Even if Giolito’s spring injury was unforeseeable, it’s a cruel reminder of how lackluster the offseason has been. The Red Sox changed front office leaders, firing Chaim Bloom and tabbing Craig Breslow as chief baseball officer. Their basic operating procedure hasn’t seemed to change much in Breslow’s first few months at the helm. The general approach has been to look for opportunistic value plays while scaling back spending without committing to either short-term competitiveness or resetting the roster.

It didn’t work for the final two seasons of Bloom's front office tenure. It doesn’t look as if it’ll work in 2024. The Sox are widely perceived as the worst team in the American League East. Projections from FanGraphs and Baseball Prospectus support that idea. If the Sox were in either of the Central divisions, they’d be a legitimate threat. In the AL East, they’re at best a dark horse. There are a lot of players to like, but they’re turning to largely unproven options throughout the starting staff and in the outfield. A middle infield pairing of Trevor Story and Vaughn Grissom could be good, yet it’s also one with clear downside.
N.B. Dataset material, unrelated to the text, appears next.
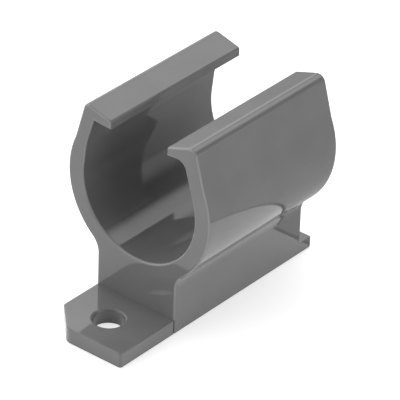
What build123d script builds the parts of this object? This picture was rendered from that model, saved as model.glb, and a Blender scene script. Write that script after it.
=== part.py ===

Tim Dierkes’ MLB Mailbag: Giolito Injury, J.D. Davis, Joey Bart

MLBTR founder Tim Dierkes’ latest Mailbag column for Front Office subscribers also discusses Giolito and the Red Sox at length, as well as the Giants’ potential trades in the wake of the Matt Chapman signing and numerous other topics. One subject that is increasingly relevant, and that I haven’t seen discussed elsewhere, speaks to the handful of notable starting pitchers—Jordan Montomery, Blake Snell, Mike Clevinger, Michael Lorenzen, Zack Greinke—who remain unsigned:

John asks: If a starting pitcher signs today (whatever day you answer this), about when will they be ready to start a game? (e.g. Opening Day? April 15? May 5?)

Using our MLB Contract Tracker I found eight relevant examples of notable starting pitchers who signed on March 5 or later. Here’s each with the amount of time between their agreement date and their first MLB game of the season.

Jake Odorizzi / Astros / signed 3-8-21: 36 days

Dallas Keuchel / Braves / signed 6-7-19: 14 days

Jake Arrieta / Phillies / signed 3-12-18: 27 days

Alex Cobb / Orioles / signed 3-21-18: 24 days

Lance Lynn / Twins / signed 3-12-18: 21 days

Ervin Santana / Braves / signed 3-12-14: 28 days

Kyle Lohse / Brewers / signed 3-25-13: 11 days

Roy Oswalt / Rangers / signed 5-29-12: 24 days

Anyone else forget Roy Oswalt was on the Rangers? Anyway, the range on these late-signing pitchers spans from 11 to 36 days, with an average of 23 days and a median of 24. Since a lot of these signings are kind of old, I’d probably just use four weeks as a baseline ramp-up period.

Regular Opening Day is three weeks from Thursday, so if a pitcher signs today, he can reasonably take a team’s fourth or fifth turn in the rotation. If he signs the week of March 11, he’s probably missing a turn.

MLBTRivia Answer

Adam Jones, who was drafted 37th overall in 2003 with the compensation pick the Mariners received after failing to sign 28th overall pick John Mayberry Jr. the previous year. A five-time All-Star and four-time Gold Glover, Jones compiled 32.6 bWAR over a 14-year major-league career, but only 0.9 wins of that came with the Mariners, as they sent him to the Orioles in a five-player package for fragile lefty Erik Bedard prior to Jones’s age-22 season.

In the 20 years since Jones, Mike Zunino’s 9.2 career bWAR trails only Taijuan Walker’s 12.7 (and counting) and Brandon Morrow’s 11.1 among Mariners’ first-round picks, though there is some optimism about their picks from the last half-decade or so, including Logan Gilbert, George Kirby, and top prospect Harry Ford.